To do
Write the material out again exactly as it stands.

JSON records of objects
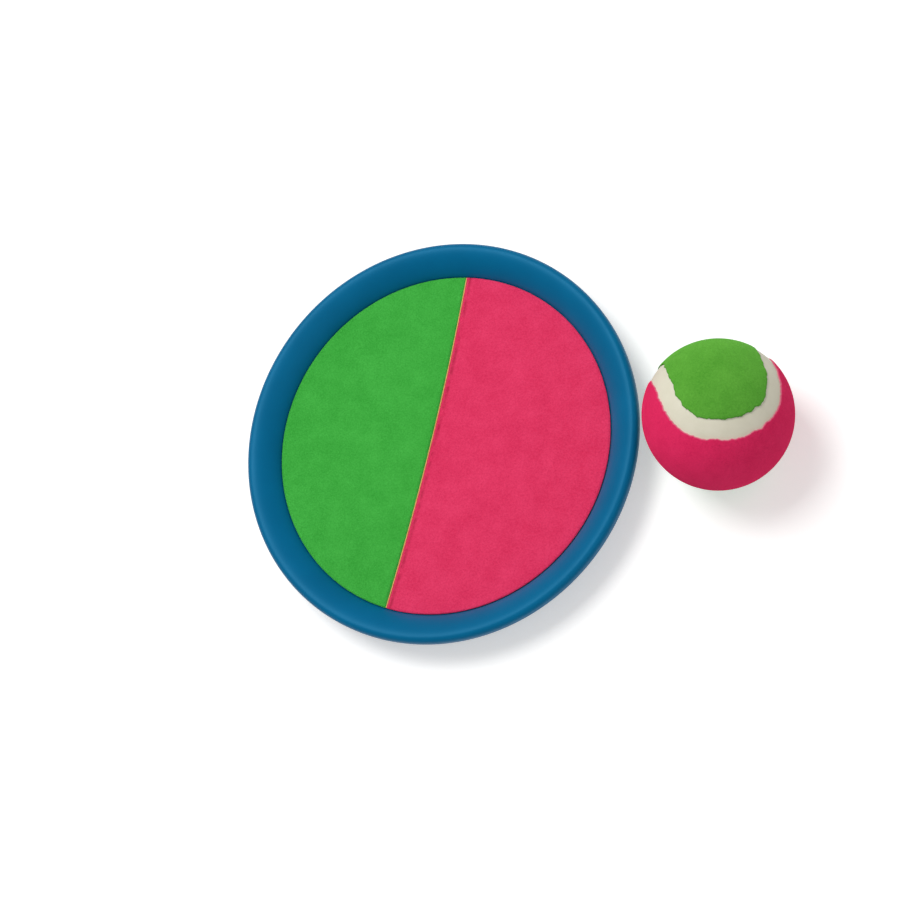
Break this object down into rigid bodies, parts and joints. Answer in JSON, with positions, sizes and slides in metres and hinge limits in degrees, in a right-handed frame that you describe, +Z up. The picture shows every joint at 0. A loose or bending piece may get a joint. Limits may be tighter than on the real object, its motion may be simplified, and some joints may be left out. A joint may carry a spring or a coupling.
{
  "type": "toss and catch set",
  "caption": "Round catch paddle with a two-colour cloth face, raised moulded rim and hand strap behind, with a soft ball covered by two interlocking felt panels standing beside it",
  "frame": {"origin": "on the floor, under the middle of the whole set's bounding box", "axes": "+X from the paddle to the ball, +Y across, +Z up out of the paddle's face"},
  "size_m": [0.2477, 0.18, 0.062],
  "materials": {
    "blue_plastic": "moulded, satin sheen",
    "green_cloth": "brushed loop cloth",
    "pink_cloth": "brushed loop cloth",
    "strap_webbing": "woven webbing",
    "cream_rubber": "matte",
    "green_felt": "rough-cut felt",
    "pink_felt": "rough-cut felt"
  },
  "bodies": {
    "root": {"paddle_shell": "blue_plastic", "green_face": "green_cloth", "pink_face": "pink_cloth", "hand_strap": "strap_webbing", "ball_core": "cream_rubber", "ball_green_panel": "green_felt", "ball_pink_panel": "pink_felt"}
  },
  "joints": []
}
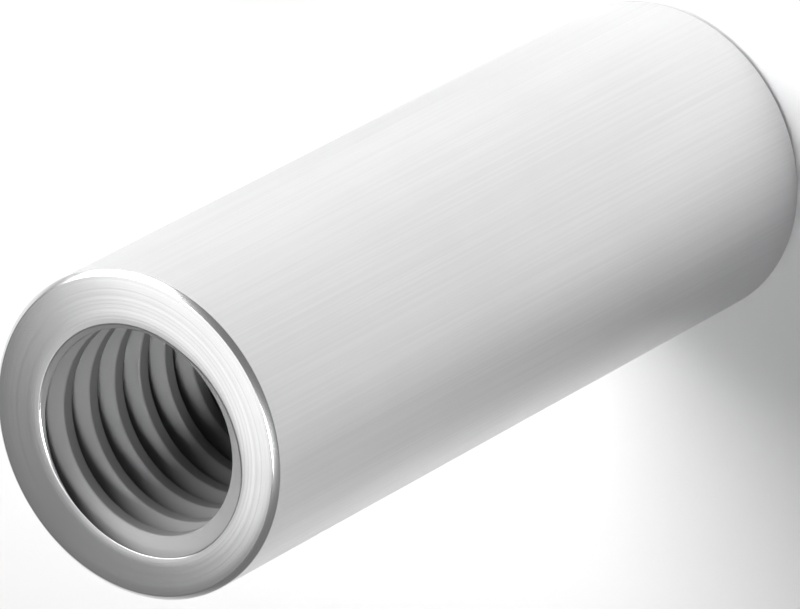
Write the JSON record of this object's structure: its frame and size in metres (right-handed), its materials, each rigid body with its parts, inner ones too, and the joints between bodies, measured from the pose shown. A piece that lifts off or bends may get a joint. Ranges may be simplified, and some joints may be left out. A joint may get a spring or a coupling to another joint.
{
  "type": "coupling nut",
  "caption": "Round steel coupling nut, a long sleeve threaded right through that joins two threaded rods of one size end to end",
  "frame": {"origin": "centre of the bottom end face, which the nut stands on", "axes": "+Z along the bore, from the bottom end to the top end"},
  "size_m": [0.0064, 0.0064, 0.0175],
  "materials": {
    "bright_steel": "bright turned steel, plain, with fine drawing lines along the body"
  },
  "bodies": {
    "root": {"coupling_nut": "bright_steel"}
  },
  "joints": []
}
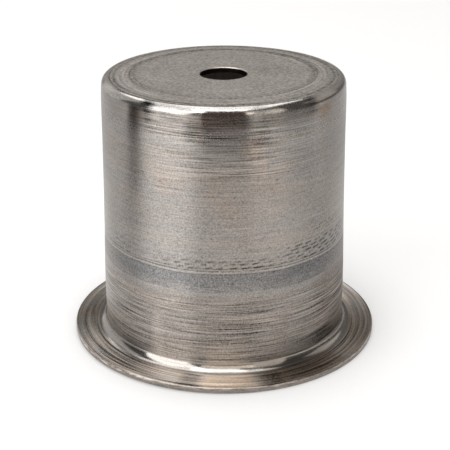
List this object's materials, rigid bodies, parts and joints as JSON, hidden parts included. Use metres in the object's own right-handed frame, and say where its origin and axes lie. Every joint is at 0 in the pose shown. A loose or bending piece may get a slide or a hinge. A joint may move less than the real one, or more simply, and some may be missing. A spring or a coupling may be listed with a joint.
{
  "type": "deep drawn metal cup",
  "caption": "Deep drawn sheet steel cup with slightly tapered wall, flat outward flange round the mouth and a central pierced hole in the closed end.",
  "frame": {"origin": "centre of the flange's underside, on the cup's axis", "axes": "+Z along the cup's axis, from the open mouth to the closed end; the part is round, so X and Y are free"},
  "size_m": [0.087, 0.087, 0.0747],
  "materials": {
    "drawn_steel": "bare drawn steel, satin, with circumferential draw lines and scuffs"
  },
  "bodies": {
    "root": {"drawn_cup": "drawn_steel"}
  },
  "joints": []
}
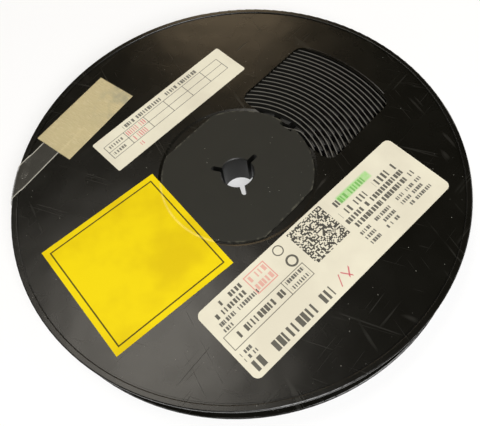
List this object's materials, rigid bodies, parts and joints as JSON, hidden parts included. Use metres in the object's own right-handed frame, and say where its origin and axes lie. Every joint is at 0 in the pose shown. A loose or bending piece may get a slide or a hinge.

Response to the task
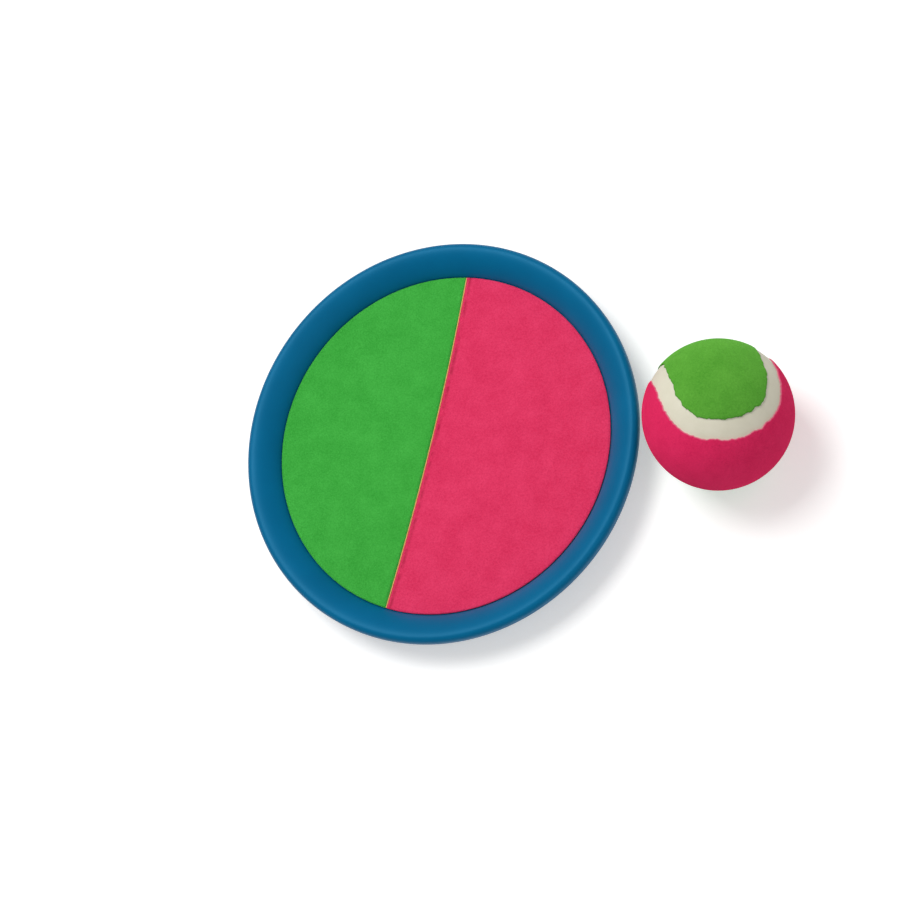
Break this object down into rigid bodies, parts and joints. Answer in JSON, with positions, sizes and slides in metres and hinge limits in degrees, in a right-handed frame that you describe, +Z up. The picture shows every joint at 0. A loose or bending piece may get a joint. Limits may be tighter than on the real object, its motion may be simplified, and some joints may be left out. A joint may carry a spring or a coupling.
{
  "type": "toss and catch set",
  "caption": "Round catch paddle with a two-colour cloth face, raised moulded rim and hand strap behind, with a soft ball covered by two interlocking felt panels standing beside it",
  "frame": {"origin": "on the floor, under the middle of the whole set's bounding box", "axes": "+X from the paddle to the ball, +Y across, +Z up out of the paddle's face"},
  "size_m": [0.2477, 0.18, 0.062],
  "materials": {
    "blue_plastic": "moulded, satin sheen",
    "green_cloth": "brushed loop cloth",
    "pink_cloth": "brushed loop cloth",
    "strap_webbing": "woven webbing",
    "cream_rubber": "matte",
    "green_felt": "rough-cut felt",
    "pink_felt": "rough-cut felt"
  },
  "bodies": {
    "root": {"paddle_shell": "blue_plastic", "green_face": "green_cloth", "pink_face": "pink_cloth", "hand_strap": "strap_webbing", "ball_core": "cream_rubber", "ball_green_panel": "green_felt", "ball_pink_panel": "pink_felt"}
  },
  "joints": []
}
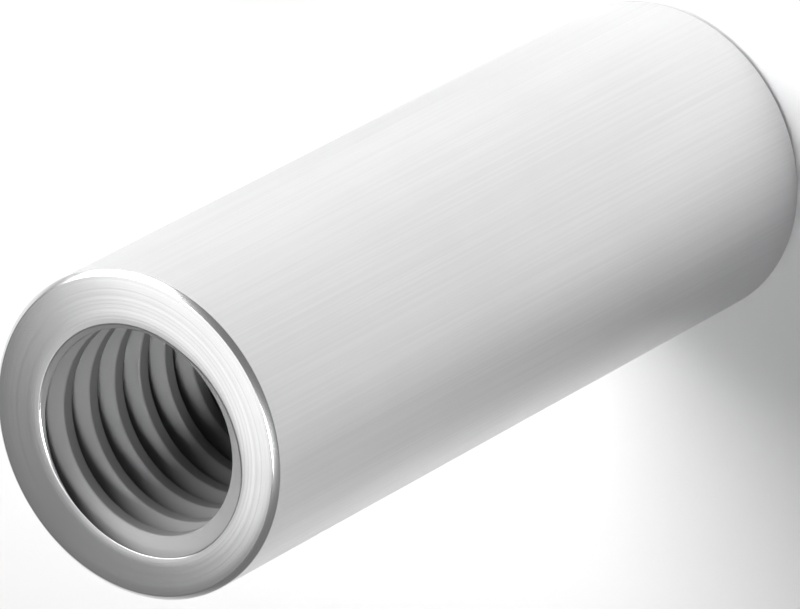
Write the JSON record of this object's structure: its frame and size in metres (right-handed), its materials, each rigid body with its parts, inner ones too, and the joints between bodies, measured from the pose shown. A piece that lifts off or bends may get a joint. Ranges may be simplified, and some joints may be left out. A joint may get a spring or a coupling to another joint.
{
  "type": "coupling nut",
  "caption": "Round steel coupling nut, a long sleeve threaded right through that joins two threaded rods of one size end to end",
  "frame": {"origin": "centre of the bottom end face, which the nut stands on", "axes": "+Z along the bore, from the bottom end to the top end"},
  "size_m": [0.0064, 0.0064, 0.0175],
  "materials": {
    "bright_steel": "bright turned steel, plain, with fine drawing lines along the body"
  },
  "bodies": {
    "root": {"coupling_nut": "bright_steel"}
  },
  "joints": []
}
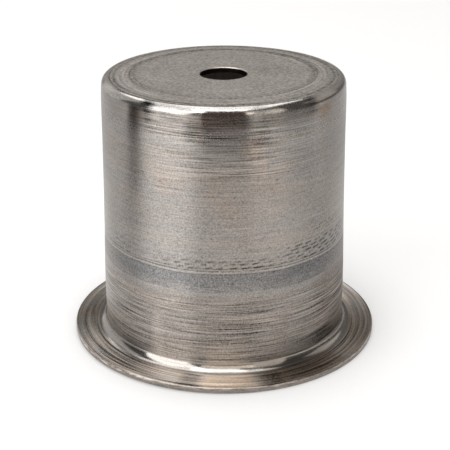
List this object's materials, rigid bodies, parts and joints as JSON, hidden parts included. Use metres in the object's own right-handed frame, and say where its origin and axes lie. Every joint is at 0 in the pose shown. A loose or bending piece may get a slide or a hinge. A joint may move less than the real one, or more simply, and some may be missing. A spring or a coupling may be listed with a joint.
{
  "type": "deep drawn metal cup",
  "caption": "Deep drawn sheet steel cup with slightly tapered wall, flat outward flange round the mouth and a central pierced hole in the closed end.",
  "frame": {"origin": "centre of the flange's underside, on the cup's axis", "axes": "+Z along the cup's axis, from the open mouth to the closed end; the part is round, so X and Y are free"},
  "size_m": [0.087, 0.087, 0.0747],
  "materials": {
    "drawn_steel": "bare drawn steel, satin, with circumferential draw lines and scuffs"
  },
  "bodies": {
    "root": {"drawn_cup": "drawn_steel"}
  },
  "joints": []
}
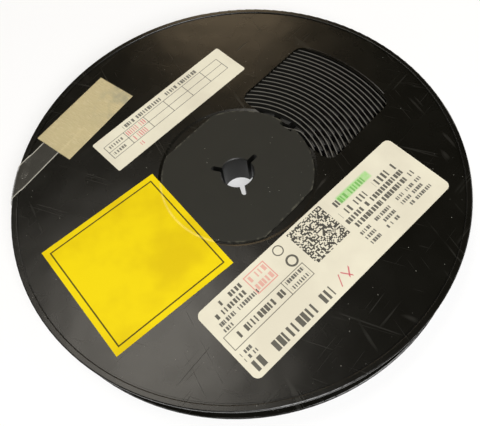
List this object's materials, rigid bodies, parts and joints as JSON, hidden parts included. Use metres in the object's own right-handed frame, and say where its origin and axes lie. Every joint is at 0 in the pose shown. A loose or bending piece may get a slide or a hinge.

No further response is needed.